The task:
From the data that follows, print exactly the lines starting at the one containing "obj = bpy.data.objects.new(name, curve)" and ending at the one containing "obj.matrix_parent_inverse = Matrix.Identity(4)"; include both of them and nothing more.

Data:
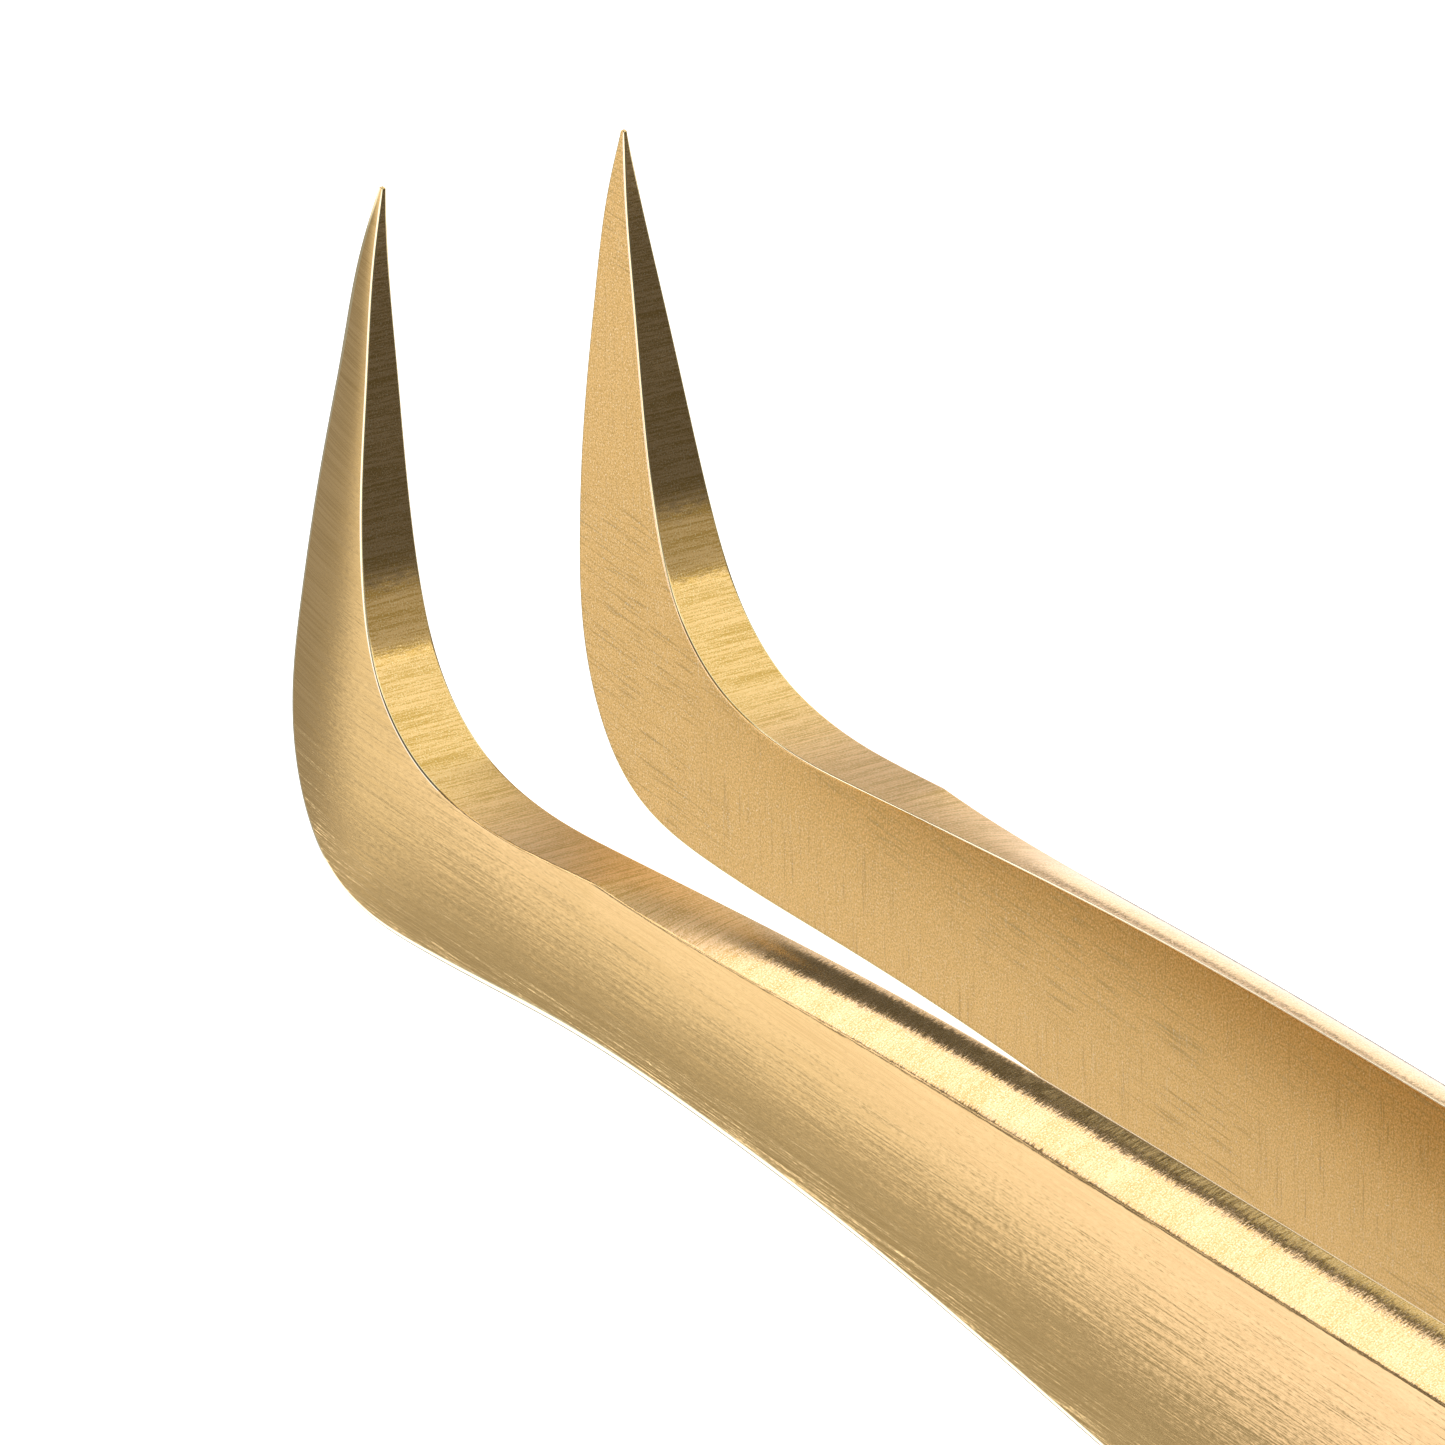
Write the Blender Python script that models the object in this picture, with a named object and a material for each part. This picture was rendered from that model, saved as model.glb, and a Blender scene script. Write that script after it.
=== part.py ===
"""Stamp tongs with bent points: two sprung steel arms welded to a filler at the heel.

+X runs from the points to the heel, +Z is the way the bent points stand, and Y is the way the arms
are squeezed. The origin is midway along the tongs, on the level they stand on. Sizes are in
millimetres; BLENDER_UNIT turns them to metres where meshes are made.
"""

import math

import bmesh
import bpy
import numpy as np
from mathutils import Matrix

BLENDER_UNIT = 0.001

# Driving dimensions of the whole tool
LENGTH = 125.0
FLEX_X = 110.0          # where the arms bend as leaf springs, just in front of the weld
TIP_HALF_GAP = 3.03     # inner face to middle plane at the front
HEEL_HALF_GAP = 1.2     # the same at the heel
BOW_POWER = 2.5         # how early the arms come parallel on their way from the heel
CLEARANCE = 0.3         # between neighbouring solids

# The arm's stations, from the point to the heel. x is measured from the toe of the boot, z from the
# level that the tongs stand on: the edge inside the bend, the edge outside it, the thickness at
# each of those two edges, the crown of the outer face between them, and how far the outer face's
# lower corner reaches past the inner face's.
STATIONS = (
    # inside x, z    outside x, z    thickness     crown  flare
    (1.02, 18.10,    0.90, 18.10,     0.10, 0.10,   0.00, 0.00),
    (1.22, 16.60,    0.52, 16.60,     0.40, 0.32,   0.01, 0.00),
    (1.72, 14.20,    0.22, 14.10,     0.82, 0.60,   0.03, 0.01),
    (2.30, 11.60,    0.02, 11.00,     1.24, 0.94,   0.05, 0.04),
    (2.95, 9.50,     0.06, 8.40,      1.50, 1.18,   0.06, 0.20),
    (3.90, 7.90,     0.55, 5.60,      1.62, 1.34,   0.09, 0.60),
    (5.30, 6.92,     2.10, 3.45,      1.64, 1.42,   0.12, 0.74),
    (7.40, 6.50,     5.20, 2.74,      1.60, 1.38,   0.13, 0.42),
    (10.20, 6.64,    9.60, 2.82,      1.50, 1.32,   0.14, 0.07),
    (15.00, 7.14,    15.00, 2.90,     1.42, 1.30,   0.17, 0.04),
    (21.00, 7.66,    21.00, 2.63,     1.40, 1.30,   0.20, 0.05),
    (28.00, 7.98,    28.00, 1.87,     1.40, 1.30,   0.22, 0.06),
    (38.00, 8.25,    38.00, 0.72,     1.40, 1.30,   0.24, 0.05),
    (50.00, 8.45,    50.00, 0.00,     1.40, 1.30,   0.24, 0.00),
    (61.00, 8.45,    61.00, -0.10,    1.40, 1.30,   0.22, 0.00),
    (72.00, 8.30,    72.00, 0.00,     1.40, 1.30,   0.18, 0.00),
    (90.00, 7.75,    90.00, 0.60,     1.36, 1.30,   0.10, 0.00),
    (110.00, 7.05,   110.00, 1.42,    1.30, 1.30,   0.00, 0.00),
    (125.00, 6.70,   125.00, 1.90,    1.30, 1.30,   0.00, 0.00),
)

# The outer corner along the upper edge is ground down towards the grip, and less so at the heel
RIDGE_START_X = 11.5
RIDGE_RISE = 4.5
RIDGE_DROP = 0.62
RIDGE_FADE_X = 70.0
RIDGE_HEEL_SHARE = 0.4

# The outer corner along the lower edge is broken by a narrow chamfer
CHAMFER_REACH = 0.26
CHAMFER_DEPTH = 0.19

HEEL_END_RADIUS = 2.2

ARM_RINGS = 58
STRAIGHT_RINGS = 5
ROUND_RINGS = 8

GOLD = (0.83, 0.60, 0.25, 1.0)
WELD_STEEL = (0.72, 0.55, 0.28, 1.0)


def clear_scene():
    for obj in list(bpy.data.objects):
        bpy.data.objects.remove(obj, do_unlink=True)


def new_collection(name):
    collection = bpy.data.collections.new(name)
    bpy.context.scene.collection.children.link(collection)
    return collection


def metal(name, colour, roughness):
    material = bpy.data.materials.new(name)
    material.use_nodes = True
    shader = material.node_tree.nodes["Principled BSDF"]
    shader.inputs["Base Color"].default_value = colour
    shader.inputs["Metallic"].default_value = 1.0
    shader.inputs["Roughness"].default_value = roughness
    return material


def spline(knots, values, at):
    """A natural cubic spline through values at knots, read at the places in at."""
    steps = np.diff(knots)
    slopes = np.diff(values) / steps
    count = len(knots)
    system = np.eye(count)
    right = np.zeros(count)
    for i in range(1, count - 1):
        system[i, i - 1 : i + 2] = steps[i - 1], 2 * (steps[i - 1] + steps[i]), steps[i]
        right[i] = 6 * (slopes[i] - slopes[i - 1])
    bend = np.linalg.solve(system, right)
    span = np.clip(np.searchsorted(knots, at, side="right") - 1, 0, count - 2)
    step, low, high = steps[span], at - knots[span], knots[span + 1] - at
    straight = (values[span] * high + values[span + 1] * low) / step
    curved = bend[span] * (high**3 / step - step * high) + bend[span + 1] * (low**3 / step - step * low)
    return straight + curved / 6


class Arm:
    """The arm's shape, as columns read from the stations at any distance along its middle line."""

    def __init__(self):
        table = np.array(STATIONS)
        middle = (table[:, 0:2] + table[:, 2:4]) / 2
        self.knots = np.concatenate([[0], np.cumsum(np.linalg.norm(np.diff(middle, axis=0), axis=1))])
        self.table = table

    def read(self, along):
        columns = [spline(self.knots, column, along) for column in self.table.T]
        inside_x, inside_z, outside_x, outside_z, thick_in, thick_out, crown, flare = columns
        outside_z = np.maximum(outside_z, 0.0)
        crown, flare = np.maximum(crown, 0.0), np.maximum(flare, 0.0)
        return inside_x, inside_z, outside_x, outside_z, thick_in, thick_out, crown, flare

    def along_at(self, x):
        """The distance along the body at which the upper edge reaches x."""
        body = np.linspace(self.knots[8], self.knots[-1], 800)
        return float(np.interp(x, self.read(body)[0], body))


def smooth_step(value):
    value = np.clip(value, 0.0, 1.0)
    return value * value * (3 - 2 * value)


def half_gap(x):
    """The inner face's distance from the middle plane."""
    way = np.clip((FLEX_X - x) / FLEX_X, 0.0, 1.0)
    bow = 1 - (1 - way) ** BOW_POWER
    return HEEL_HALF_GAP + (TIP_HALF_GAP - HEEL_HALF_GAP) * bow


def ridge_drop(x):
    """How far below the upper edge the outer corner lies."""
    fade = 1 - (1 - RIDGE_HEEL_SHARE) * smooth_step((x - RIDGE_FADE_X) / (FLEX_X - RIDGE_FADE_X))
    return RIDGE_DROP * fade * (1 - math.exp(-max(x - RIDGE_START_X, 0.0) / RIDGE_RISE))


def section(inside, outside, thick_in, thick_out, crown, flare):
    """One ring of points round the arm: (x, z, depth from the inner face)."""
    across = outside - inside
    width = np.linalg.norm(across)
    across = across / width
    drop = min(ridge_drop(inside[0]), 0.15 * width)
    corner = width + flare
    reach_in = corner - min(CHAMFER_REACH, 0.2 * width)
    depth_in = thick_out - min(CHAMFER_DEPTH, 0.3 * thick_out)
    ring = [(0.0, 0.0), (0.16 * drop, 0.5 * thick_in), (drop, thick_in)]
    for share in (0.25, 0.5, 0.75):
        depth = thick_in * (1 - share) + thick_out * share + 4 * crown * share * (1 - share)
        ring.append((drop + (reach_in - drop) * share, depth))
    ring += [(reach_in, thick_out), (corner, depth_in), (width, 0.0)]
    return [(*(inside + across * reach), depth) for reach, depth in ring]


def heel_rounding(x):
    """How much the heel's end takes off each edge at x."""
    over = np.clip(x - (LENGTH - HEEL_END_RADIUS), 0.0, HEEL_END_RADIUS)
    return HEEL_END_RADIUS - math.sqrt(HEEL_END_RADIUS**2 - over**2)


def rings_at(arm, places):
    """One ring of points at each distance along the arm."""
    columns = arm.read(places)
    rings = []
    for inside_x, inside_z, outside_x, outside_z, thick_in, thick_out, crown, flare in zip(*columns):
        trim = heel_rounding(inside_x)
        inside = np.array([inside_x, inside_z - trim])
        outside = np.array([outside_x, outside_z + trim])
        rings.append(section(inside, outside, thick_in, thick_out, crown, flare))
    return rings


def world_point(x, z, depth, side):
    return (
        (x - LENGTH / 2) * BLENDER_UNIT,
        side * (half_gap(x) + depth) * BLENDER_UNIT,
        z * BLENDER_UNIT,
    )


def loft(name, rings, side):
    """A closed solid through the rings, on the side of the middle plane that side gives."""
    mesh = bpy.data.meshes.new(name)
    shape = bmesh.new()
    rows = [[shape.verts.new(world_point(*point, side)) for point in ring] for ring in rings]
    for row, following in zip(rows, rows[1:]):
        for i in range(len(row)):
            j = (i + 1) % len(row)
            shape.faces.new((row[i], row[j], following[j], following[i]))
    shape.faces.new(rows[0])
    shape.faces.new(rows[-1])
    bmesh.ops.recalc_face_normals(shape, faces=shape.faces)
    shape.to_mesh(mesh)
    shape.free()
    mesh.shade_smooth()
    mesh.set_sharp_from_angle(angle=math.radians(25))
    return bpy.data.objects.new(name, mesh)


def set_origin(obj, x, y, z):
    """Puts the object's origin at a place in millimetres without moving its shape."""
    place = (np.array((x - LENGTH / 2, y, z)) * BLENDER_UNIT).tolist()
    obj.data.transform(Matrix.Translation(place).inverted())
    obj.location = place


def blade(arm, name, side):
    """The moving arm, with its origin on the line it flexes about."""
    share = np.linspace(0.0, 1.0, ARM_RINGS)
    closer_at_tip = 0.35 * share + 0.65 * share**2
    obj = loft(name, rings_at(arm, arm.along_at(FLEX_X - CLEARANCE / 2) * closer_at_tip), side)
    set_origin(obj, FLEX_X, side * (HEEL_HALF_GAP + STATIONS[-2][4] / 2), 0.0)
    return obj


def heel_leaf(arm, name, side):
    """The arm's welded end, behind the line where it flexes."""
    straight = np.linspace(FLEX_X + CLEARANCE / 2, LENGTH - HEEL_END_RADIUS, STRAIGHT_RINGS)
    turn = np.linspace(0.0, math.pi / 2, ROUND_RINGS)[1:]
    rounded = LENGTH - HEEL_END_RADIUS + HEEL_END_RADIUS * np.sin(turn)
    places = [arm.along_at(x) for x in np.concatenate([straight, rounded])]
    return loft(name, rings_at(arm, np.array(places)), side)


def heel_filler(arm, name):
    """The flat piece between the two heel leaves: their outline, a little inside it."""
    inset = 0.15
    front, back = FLEX_X + 0.6, LENGTH - inset
    places = np.linspace(arm.along_at(front), arm.along_at(back), 12)
    columns = arm.read(places)
    upper = [(x, z - inset - heel_rounding(x)) for x, z in zip(columns[0], columns[1])]
    lower = [(x, z + inset + heel_rounding(x)) for x, z in zip(columns[2], columns[3])]
    outline = upper + lower[::-1]
    curve = bpy.data.curves.new(name, "CURVE")
    curve.dimensions = "2D"
    curve.fill_mode = "BOTH"
    curve.extrude = (HEEL_HALF_GAP - CLEARANCE) * BLENDER_UNIT
    line = curve.splines.new("POLY")
    line.points.add(len(outline) - 1)
    for point, (x, z) in zip(line.points, outline):
        point.co = ((x - LENGTH / 2) * BLENDER_UNIT, z * BLENDER_UNIT, 0.0, 1.0)
    line.use_cyclic_u = True
    obj = bpy.data.objects.new(name, curve)
    obj.rotation_euler = (math.pi / 2, 0.0, 0.0)
    return obj


def main():
    clear_scene()
    parts = new_collection("stamp_tongs")
    satin_gold = metal("satin gold plate", GOLD, 0.3)
    weld_gold = metal("heel filler plate", WELD_STEEL, 0.4)
    arm = Arm()
    pieces = [
        (blade(arm, "left_arm", -1), satin_gold),
        (blade(arm, "right_arm", 1), satin_gold.copy()),
        (heel_leaf(arm, "left_heel_leaf", -1), satin_gold.copy()),
        (heel_leaf(arm, "right_heel_leaf", 1), satin_gold.copy()),
        (heel_filler(arm, "heel_filler"), weld_gold),
    ]
    for obj, material in pieces:
        obj.data.materials.append(material)
        parts.objects.link(obj)


main()
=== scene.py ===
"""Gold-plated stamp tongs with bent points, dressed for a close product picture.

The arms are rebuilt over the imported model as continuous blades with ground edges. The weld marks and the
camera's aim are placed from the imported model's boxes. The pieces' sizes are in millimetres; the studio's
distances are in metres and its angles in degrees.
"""

import logging
import math
from dataclasses import dataclass, field
from enum import Enum
from functools import partial
from typing import Any, Sequence

import bmesh
import bpy
import numpy as np
from mathutils import Matrix, Vector


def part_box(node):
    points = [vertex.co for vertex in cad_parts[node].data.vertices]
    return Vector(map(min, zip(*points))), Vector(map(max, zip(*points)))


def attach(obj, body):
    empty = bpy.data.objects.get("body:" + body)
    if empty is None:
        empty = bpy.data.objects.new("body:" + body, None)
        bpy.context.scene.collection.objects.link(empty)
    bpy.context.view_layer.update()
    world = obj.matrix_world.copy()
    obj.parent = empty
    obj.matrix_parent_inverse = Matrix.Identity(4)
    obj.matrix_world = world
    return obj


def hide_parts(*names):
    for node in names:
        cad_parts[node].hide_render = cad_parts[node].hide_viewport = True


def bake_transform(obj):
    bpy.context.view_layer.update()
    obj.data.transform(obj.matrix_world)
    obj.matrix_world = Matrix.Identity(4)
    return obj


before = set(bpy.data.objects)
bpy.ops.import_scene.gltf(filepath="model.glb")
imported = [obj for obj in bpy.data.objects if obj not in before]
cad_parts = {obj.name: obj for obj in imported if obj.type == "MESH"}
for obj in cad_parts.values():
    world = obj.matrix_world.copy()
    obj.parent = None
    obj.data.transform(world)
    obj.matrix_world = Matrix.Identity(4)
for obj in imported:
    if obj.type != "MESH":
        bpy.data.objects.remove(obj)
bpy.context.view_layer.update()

MM = 0.001
# The camera's aim: how far behind the left arm's foremost place and how high, in metres.
AIM_BACK = 0.009774
AIM_HEIGHT = 0.0086
LOG = logging.getLogger("stamp tongs")


# ---------------------------------------------------------------------------------------------
# Nodes and objects
# ---------------------------------------------------------------------------------------------


def feed(tree: bpy.types.NodeTree, socket: bpy.types.NodeSocket, value: Any) -> None:
    """Gives a socket a link or a value.

    Args:
        tree: the tree that the socket is in.
        socket: the socket to feed.
        value: another node's socket, a signal, or a plain value.
    """
    if isinstance(value, Signal):
        value = value.socket
    if isinstance(value, bpy.types.NodeSocket):
        tree.links.new(value, socket)
    else:
        socket.default_value = value


def add_node(
    tree: bpy.types.NodeTree, kind: str, settings: dict[str, Any], inputs: dict[Any, Any]
) -> bpy.types.Node:
    """Adds a node of any type to any tree.

    Args:
        tree: the tree that takes it.
        kind: the node's type name.
        settings: its properties, which are set before its sockets.
        inputs: values or links for its sockets, by name or place.

    Returns:
        The node.
    """
    made = tree.nodes.new(kind)
    for key, value in settings.items():
        setattr(made, key, value)
    for key, value in inputs.items():
        feed(tree, made.inputs[key], value)
    return made


def put(name: str, data: bpy.types.ID) -> bpy.types.Object:
    """Makes an object and links it to the scene.

    Args:
        name: the object's name.
        data: its mesh, lamp or camera.

    Returns:
        The object.
    """
    obj = bpy.data.objects.new(name, data)
    bpy.context.scene.collection.objects.link(obj)
    return obj


# ---------------------------------------------------------------------------------------------
# Shader expressions
# ---------------------------------------------------------------------------------------------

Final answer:
    obj = bpy.data.objects.new(name, curve)
    obj.rotation_euler = (math.pi / 2, 0.0, 0.0)
    return obj


def main():
    clear_scene()
    parts = new_collection("stamp_tongs")
    satin_gold = metal("satin gold plate", GOLD, 0.3)
    weld_gold = metal("heel filler plate", WELD_STEEL, 0.4)
    arm = Arm()
    pieces = [
        (blade(arm, "left_arm", -1), satin_gold),
        (blade(arm, "right_arm", 1), satin_gold.copy()),
        (heel_leaf(arm, "left_heel_leaf", -1), satin_gold.copy()),
        (heel_leaf(arm, "right_heel_leaf", 1), satin_gold.copy()),
        (heel_filler(arm, "heel_filler"), weld_gold),
    ]
    for obj, material in pieces:
        obj.data.materials.append(material)
        parts.objects.link(obj)


main()
=== scene.py ===
"""Gold-plated stamp tongs with bent points, dressed for a close product picture.

The arms are rebuilt over the imported model as continuous blades with ground edges. The weld marks and the
camera's aim are placed from the imported model's boxes. The pieces' sizes are in millimetres; the studio's
distances are in metres and its angles in degrees.
"""

import logging
import math
from dataclasses import dataclass, field
from enum import Enum
from functools import partial
from typing import Any, Sequence

import bmesh
import bpy
import numpy as np
from mathutils import Matrix, Vector


def part_box(node):
    points = [vertex.co for vertex in cad_parts[node].data.vertices]
    return Vector(map(min, zip(*points))), Vector(map(max, zip(*points)))


def attach(obj, body):
    empty = bpy.data.objects.get("body:" + body)
    if empty is None:
        empty = bpy.data.objects.new("body:" + body, None)
        bpy.context.scene.collection.objects.link(empty)
    bpy.context.view_layer.update()
    world = obj.matrix_world.copy()
    obj.parent = empty
    obj.matrix_parent_inverse = Matrix.Identity(4)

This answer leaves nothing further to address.